Когда черновая работа была закончена, немало ушло времени на редактирование протоколов и у Орловского.
В июле пришли первые протоколы заседания нового ЦК. В них писалось о том, что российские меньшевики не согласны с «Искрой» и также будут проводить бойкот, что ЦК хотя обсуждал вопрос о поддержке крестьянского движения, но пока еще ничего не предпринял, хочет советоваться с агрономами.
Письмо показалось страшно скупым.
Следующее письмо о работе ЦК было еще скупее. Ильич страшно нервничал. Подышав на съезде русской атмосферой, труднее было переносить оторванность от русской работы.
В половине августа в письме к ЦК Ильич убеждал ЦК «перестать быть немым», не ограничиваться обсуждением вопросов промеж себя. «…В работе ЦК есть какой-то внутренний дефект…», – писал он русским цекистам[97].
В последующих письмах он жестоко ругается за то, что не выполняется постановление о регулярном осведомлении ЦО.
В сентябрьском письме, обращенном к Августу, Ильич пишет: «Дожидаться полной солидарности в ЦК или в среде его агентов – утопия. «Не кружок, а партия», милый друг!»[98].
В письме к Гусеву от 13 октября 1905 г. он указывает на необходимость вести, наряду с подготовкой к вооруженному восстанию, и профессиональную борьбу, но вести эту борьбу в большевистском духе, давая и тут бой меньшевикам.
На женевском горизонте появились предвестники свободы печати. Появились издатели, наперебой предлагавшие издать легально вышедшие за границей нелегально брошюры. Одесский «Буревестник», издательство Малых и др. – все предлагали свои услуги.

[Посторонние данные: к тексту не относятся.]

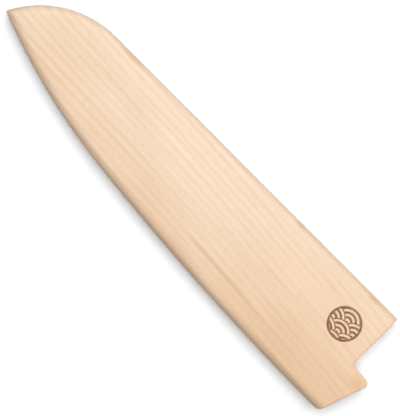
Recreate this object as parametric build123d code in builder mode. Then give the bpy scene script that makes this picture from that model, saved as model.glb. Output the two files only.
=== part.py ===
# Wooden blade guard for a kitchen knife: two panels glued to a core, with a slot for the blade.
# Millimetres. +X runs from the tip to the mouth, +Y from the belly to the spine, +Z is up.
# The origin is under the middle of the guard, on the face that it lies on.

import os
from math import asin, degrees, radians, tan

from build123d import *
from build123d.topology import SkipClean

# Outline, seen from the front
guard_width = 53.4
spine_length = 175.8
nose_radius = 47.2
nose_angle = 63.9
belly_length = 143.0
belly_radius = 1330.0
tip_corner_radius = 0.8
nose_arcs = 10
front_belly_arcs = 8
rear_belly_arcs = 10

# Mouth, notch for the knife's bolster, and tab over the knife's heel
neck_height = 28.3
tab_length = 11.8
tab_top_angle = 3.0
tab_end_angle = 18.6
mouth_corner_radius = 0.7
notch_corner_radius = 1.3
tab_corner_radius = 2.1
heel_corner_radius = 3.2

# Panels
panel_thickness = 4.5
edge_flat = 0.5
wall_clearance = 0.05
mouth_ease_radius = 0.35
slot_lead_in = 0.8

# Core and the slot that it leaves
slot_gap = 3.0
core_wall = 4.2
slot_tip_radius = 1.5
spacer_end_radius = 1.6

# Magnets in their pockets, under thin plugs
magnet_count = 4
magnet_pitch = 38.0
first_magnet_distance = 26.0
magnet_spine_distance = 25.5
magnet_radius = 4.0
magnet_thickness = 2.0
magnet_edge_chamfer = 0.2
pocket_clearance = 0.1
plug_thickness = 0.6
plug_clearance = 0.05

# How far a cutting shape runs past what it cuts
overrun = 5.0

# Places that follow from the sizes
tab_drop = tab_length * tan(radians(tab_top_angle))
tab_end_height = guard_width - neck_height - tab_drop
heel_x = tab_length - tab_end_height * tan(radians(tab_end_angle))
belly_sweep = degrees(asin(belly_length / belly_radius))
blank_end_x = tab_length + core_wall + overrun
blank_length = spine_length + nose_radius + overrun
round_over_radius = panel_thickness - edge_flat
pocket_radius = magnet_radius + pocket_clearance
pocket_depth = magnet_thickness + plug_thickness
magnet_places = [(-first_magnet_distance - index * magnet_pitch, -magnet_spine_distance)
                 for index in range(magnet_count)]

# The outline is drawn from the spine's end at the mouth: a straight spine, one nose arc,
# and a belly of two arcs that run into each other.
with BuildSketch() as sharp_outline:
    with BuildLine():
        spine = Line((0, 0), (-spine_length, 0))
        nose = JernArc(spine @ 1, spine % 1, nose_radius, nose_angle)
        mouth = Line(spine @ 0, (0, -neck_height))
        tab_top = Line(mouth @ 1, (tab_length, -neck_height - tab_drop))
        tab_end = Line(tab_top @ 1, (heel_x, -guard_width))
        rear_belly = JernArc(tab_end @ 1, (-1, 0), belly_radius, -belly_sweep)
        front_belly = TangentArc(rear_belly @ 1, nose @ 1, tangent=rear_belly % 1)
    make_face()

with BuildSketch() as outline:
    add(sharp_outline.sketch)
    fillet(outline.vertices().sort_by_distance(nose @ 1)[0], tip_corner_radius)
    fillet(outline.vertices().sort_by_distance(spine @ 0)[0], mouth_corner_radius)
    fillet(outline.vertices().sort_by_distance(mouth @ 1)[0], notch_corner_radius)
    fillet(outline.vertices().sort_by_distance(tab_top @ 1)[0], tab_corner_radius)
    fillet(outline.vertices().sort_by_distance(tab_end @ 1)[0], heel_corner_radius)

# The same spine, nose and belly on a blank that is still too long at the mouth
with BuildSketch() as long_outline:
    with BuildLine():
        add([nose, front_belly, rear_belly])
        Polyline(nose @ 0, (blank_end_x, 0), (blank_end_x, -guard_width), rear_belly @ 0)
    make_face()

# The slot follows the blank's outline one wall further in, and is open at the mouth
with BuildSketch() as slot_outline:
    offset(long_outline.sketch, amount=-core_wall, kind=Kind.INTERSECTION)
    slot_tip = slot_outline.vertices().sort_by_distance(nose @ 1)[0]
    fillet(slot_tip, slot_tip_radius)

# The guard is centred on its origin, and lies on the back panel
outline_centre = outline.sketch.bounding_box().center()
mouth_x = -outline_centre.X
spine_y = -outline_centre.Y
rest_plane = Plane(origin=(mouth_x, spine_y, 0))
back_inner_plane = rest_plane.offset(panel_thickness)
front_inner_plane = back_inner_plane.offset(slot_gap)
middle_plane = back_inner_plane.offset(slot_gap / 2)

# Lead-in: the slot's walls slope open towards the mouth, the notch and the tab's end
with BuildPart() as lead_in_cutter:
    with BuildSketch(front_inner_plane):
        add(slot_outline.sketch)
        offset(outline.sketch, amount=-slot_lead_in, mode=Mode.SUBTRACT)
    with BuildSketch(front_inner_plane.offset(slot_lead_in)):
        add(slot_outline.sketch)
        add(outline.sketch, mode=Mode.SUBTRACT)
    loft(ruled=True)

# The saw's line: mouth, notch and tab end, with corners that run out just past spine and belly
with BuildSketch() as mouth_profile:
    with BuildLine():
        Polyline(
            (-blank_length, wall_clearance),
            (0, wall_clearance),
            mouth @ 1,
            tab_top @ 1,
            tab_end @ 1 + tab_end % 1 * wall_clearance,
            (-blank_length, -guard_width - wall_clearance),
            close=True,
        )
    make_face()
    fillet(mouth_profile.vertices().sort_by_distance(spine @ 0)[0], mouth_corner_radius)
    fillet(mouth_profile.vertices().sort_by_distance(mouth @ 1)[0], notch_corner_radius)
    fillet(mouth_profile.vertices().sort_by_distance(tab_top @ 1)[0], tab_corner_radius)
    fillet(mouth_profile.vertices().sort_by_distance(tab_end @ 1)[0], heel_corner_radius)

# A panel's blank has the same spine, nose and belly, with each curve drawn as short arcs of
# its own radius, so that the round-over along them is a row of short patches.
blank_arcs = [
    curve.trim(arc / arcs, (arc + 1) / arcs)
    for curve, arcs in ((nose, nose_arcs), (front_belly, front_belly_arcs), (rear_belly, rear_belly_arcs))
    for arc in range(arcs)
]
blank_end = Polyline(nose @ 0, (blank_end_x, 0), (blank_end_x, -guard_width), rear_belly @ 0)
blank_face = Face(Wire([*blank_arcs, *blank_end.edges()]))
blank_tip = blank_face.vertices().sort_by_distance(nose @ 1)[0]
blank_face = front_inner_plane * blank_face.fillet_2d(tip_corner_radius, [blank_tip])

# The patches stay apart through every later cut
with SkipClean():
    # The blank is rounded over along its spine, nose and belly before its mouth is sawn
    blank = extrude(blank_face, amount=panel_thickness, clean=False)
    front_edges = blank.faces().sort_by(Axis.Z)[-1].edges()
    rounded_blank = fillet(front_edges.sort_by(Axis.Y)[-1], round_over_radius)

    # Front panel: the rounded blank with its mouth sawn, its slot's lead-in and its pockets
    with BuildPart() as front_panel:
        with BuildSketch(front_inner_plane):
            add(mouth_profile.sketch)
        extrude(amount=panel_thickness)
        fillet(front_panel.faces().sort_by(Axis.Z)[-1].edges(), mouth_ease_radius)
        add(rounded_blank, mode=Mode.INTERSECT, clean=False)

        add(lead_in_cutter.part, mode=Mode.SUBTRACT, clean=False)
        with BuildSketch(front_inner_plane):
            with Locations(magnet_places):
                Circle(pocket_radius)
        extrude(amount=pocket_depth, mode=Mode.SUBTRACT, clean=False)
    front_panel.part.label = "front_panel"

    # Back panel: the same board, turned over
    with BuildPart() as back_panel:
        add(front_panel.part.mirror(middle_plane), clean=False)
    back_panel.part.label = "back_panel"

# The core is parted by a mitre at the tip, on the line from the outline's tip to the slot's
mitre = Line(nose @ 1, slot_tip)
with BuildSketch() as spine_side:
    with BuildLine():
        mitre_start = mitre @ 0 - mitre % 0 * overrun
        mitre_end = mitre @ 1 + mitre % 1 * overrun
        Polyline(
            mitre_start,
            mitre_end,
            (blank_end_x, mitre_end.Y),
            (blank_end_x, overrun),
            (mitre_start.X, overrun),
            close=True,
        )
    make_face()

with BuildSketch() as core_outline:
    add(outline.sketch)
    add(slot_outline.sketch, mode=Mode.SUBTRACT)

# Spine spacer: the core strip along the spine and round the nose
with BuildPart() as spine_spacer:
    with BuildSketch(back_inner_plane) as spine_strip:
        add(core_outline.sketch)
        add(spine_side.sketch, mode=Mode.INTERSECT)
        slot_corner = (0, -core_wall)
        fillet(spine_strip.vertices().sort_by_distance(slot_corner)[0], spacer_end_radius)
    extrude(amount=slot_gap)
spine_spacer.part.label = "spine_spacer"

# Edge spacer: the core strip between the cutting edge and the outside, up to the tab's end
with BuildPart() as edge_spacer:
    with BuildSketch(back_inner_plane) as edge_strip:
        add(core_outline.sketch)
        add(spine_side.sketch, mode=Mode.SUBTRACT)
        slot_corner = (heel_x, core_wall - guard_width)
        fillet(edge_strip.vertices().sort_by_distance(slot_corner)[0], spacer_end_radius)
    extrude(amount=slot_gap)
edge_spacer.part.label = "edge_spacer"

pieces = [front_panel.part, back_panel.part, spine_spacer.part, edge_spacer.part]

# Magnets and plugs: each pocket holds a magnet at its bottom and a plug flush with the slot
for side, inner_plane, into_panel in (("front", front_inner_plane, 1), ("back", back_inner_plane, -1)):
    for number, place in enumerate(magnet_places, start=1):
        with BuildPart() as plug:
            with BuildSketch(inner_plane):
                with Locations(place):
                    Circle(pocket_radius - plug_clearance)
            extrude(amount=into_panel * plug_thickness)
        plug.part.label = f"{side}_plug_{number}"

        with BuildPart() as magnet:
            with BuildSketch(inner_plane.offset(into_panel * plug_thickness)):
                with Locations(place):
                    Circle(magnet_radius)
            extrude(amount=into_panel * magnet_thickness)
            chamfer(magnet.edges().filter_by(GeomType.CIRCLE), magnet_edge_chamfer)
        magnet.part.label = f"{side}_magnet_{number}"

        pieces += [plug.part, magnet.part]

os.makedirs("parts", exist_ok=True)
for piece in pieces:
    export_step(piece, f"parts/{piece.label}.step")
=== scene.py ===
from math import cos, radians, sin

import bpy
from mathutils import Euler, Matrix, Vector


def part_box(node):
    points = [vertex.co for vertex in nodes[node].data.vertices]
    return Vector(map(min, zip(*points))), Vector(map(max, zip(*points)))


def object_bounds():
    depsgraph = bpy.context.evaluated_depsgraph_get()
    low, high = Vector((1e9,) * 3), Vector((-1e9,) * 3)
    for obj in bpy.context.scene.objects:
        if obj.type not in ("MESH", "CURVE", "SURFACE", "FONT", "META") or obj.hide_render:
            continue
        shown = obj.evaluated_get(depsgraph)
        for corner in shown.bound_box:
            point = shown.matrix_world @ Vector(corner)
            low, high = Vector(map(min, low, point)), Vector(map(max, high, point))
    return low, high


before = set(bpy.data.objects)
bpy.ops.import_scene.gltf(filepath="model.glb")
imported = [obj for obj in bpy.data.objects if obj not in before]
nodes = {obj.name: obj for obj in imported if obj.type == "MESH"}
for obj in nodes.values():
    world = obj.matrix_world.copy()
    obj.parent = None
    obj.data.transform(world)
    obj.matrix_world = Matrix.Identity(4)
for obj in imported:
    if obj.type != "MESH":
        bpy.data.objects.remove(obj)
cad_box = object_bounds()
bpy.ops.object.select_all(action="DESELECT")

# Back panel: the lower of two sawn maple boards, planed flat inside and rounded over outside.
# It lies on its face and carries all that is glued on top of it.
# Its wood, like every board's, is worked out in millimetres inside the log that it was cut
# from: the log's heart is the X axis, and each board has its own place and turn in the log.
MM_IN_METRE = 1000
board_half_length = 114
mouth_x = 103.5
tab_top_y = -1.7
tab_lean = radians(18.6)
tab_end_distance = 110.0
joint_heights = (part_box("back_panel")[1].z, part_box("front_panel")[0].z)
glue_line_width = 0.00012

pale_wood = (0.761, 0.570, 0.415, 1)
warm_wood = (0.643, 0.431, 0.269, 1)
late_wood_tint = (0.90, 0.885, 0.865, 1)
streak_tint = (0.95, 0.94, 0.92, 1)
pore_tint = (0.74, 0.64, 0.54, 1)
fleck_tint = (0.965, 0.955, 0.94, 1)
end_grain_tint = (0.93, 0.86, 0.77, 1)
# Painted shade: this tint darkens faces as they lean from flat, in a cool grey that stands for their
# shading and the white floor's reflection.
edge_shade_tint = (0.77, 0.80, 0.85, 1)
# Painted shade: this tint darkens a thin band along the crisp rims of the mouth, the notch and the tab's
# end, standing in for an eased edge's shading.
rim_shade_tint = (0.93, 0.92, 0.90, 1)
rim_width = 1.7
wall_shade_change = -0.5
glue_tint = (0.62, 0.48, 0.33, 1)
ring_width = 3.05
faintest_ring = 0.45
darkest_ring = 0.7
end_grain_ring_gain = 1.6
heartwood_blend = 30


def fill(tree, socket, value):
    """Links another node's output to a socket, or sets the socket's own value."""
    if isinstance(value, bpy.types.NodeSocket):
        tree.links.new(value, socket)
    else:
        socket.default_value = value


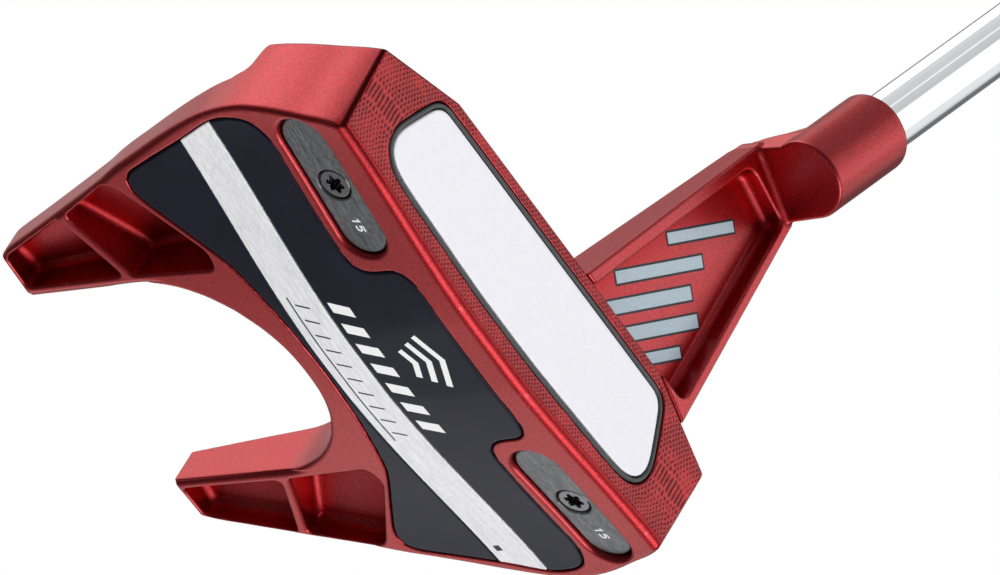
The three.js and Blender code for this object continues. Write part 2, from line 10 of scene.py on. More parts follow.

ЦК предлагал воздерживаться от заключения каких бы то ни было договоров, так как предполагал наладить свое издательство.
В начале октября возник вопрос о поездке Ильича в Финляндию, где предполагалось свидание с ЦК, но развивавшиеся события поставили вопрос иначе – Владимир Ильич собрался ехать в Россию. Я должна была еще остаться на пару недель в Женеве, чтобы ликвидировать дела. Вместе с Ильичем разобрали мы его бумаги и письма, разложили по конвертам, Ильич надписал собственноручно каждый конверт. Все было уложено в чемодан и сдано на хранение, кажется т. Карпинскому. Этот чемодан сохранился и был доставлен уже после смерти Ильича в Институт Ленина. В нем была масса документов и писем, бросающих яркий свет на историю партии.
В сентябре Ильич писал в ЦК:
«Относительно Плеханова сообщаю Вам для осведомления здешние слухи. Он явно озлобился на нас за разоблачение перед Международным бюро. Ругается, как извозчик, в № 2 «Дневника Социал-Демократа». Говорят то о его особой газете, то о возвращении его в «Искру». Вывод: недоверие к нему должно усилиться»[99].
И 8 октября Владимир Ильич продолжает: «Усердно прошу: бросьте теперь совсем мысль о Плеханове и назначьте своего делегата из большинства… Хорошо бы назначить Орловского»[100].